We have been there for Chinese New Year Sundays … and TWICE when Valentine’s Day also fell on a Chinese New Year Sunday. Suffice to say they were packed. Lines down the staircase. No reservations. But, they give you a number — but they don’t call out the numbers in sequence. It is still a lot of fun trying to work out who is going to get called. Many time all 4 of the kids make it to Dim sum — and of late they have been bringing along their friends, since Dad pays. The larger the table, more space, more food and more fun. Yes, you can get drinks though I tend to drink the green tea. Danielle, now that she is old enough, likes to order a cocktail.
It is not that expensive, though prices have been going up. Can range from $12 – $16 per head — plus you can, indeed, bring leftovers home. There are no listed prices. They just stamp cute little icons on your check. Then at the end they CLAIM to add it up. I am sure that they scan the volume of icons, the amount of plates on the table, the number diners AND their DEMEANOR and make up a number. Of late I have started telling them, and English is always a bit of a novelty at the China Pearl, ‘to be nice’ when they are adding up the check. Seems to work. Makes them, usually rather dour as only Chinese men can be, smile.

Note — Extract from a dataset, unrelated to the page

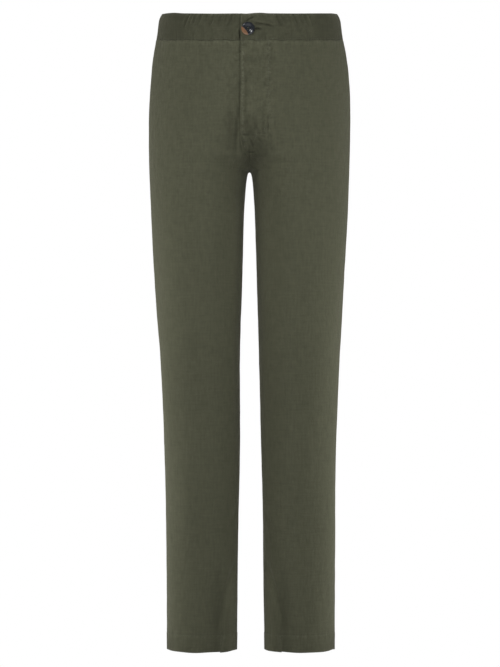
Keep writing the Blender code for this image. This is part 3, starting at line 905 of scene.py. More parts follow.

In Boston, on Sundays, street parking is free and if you can’t be bothered to do that there is discount parking for around $9 a day. We usually go straight to the Financial District, next door to China Town, and find a parking spot in what we call ‘Bank of America square’ — since a huge, fort like structure dominates that square. Then we walk. In Spring and Summer it is a treat. In Winter it gets cold.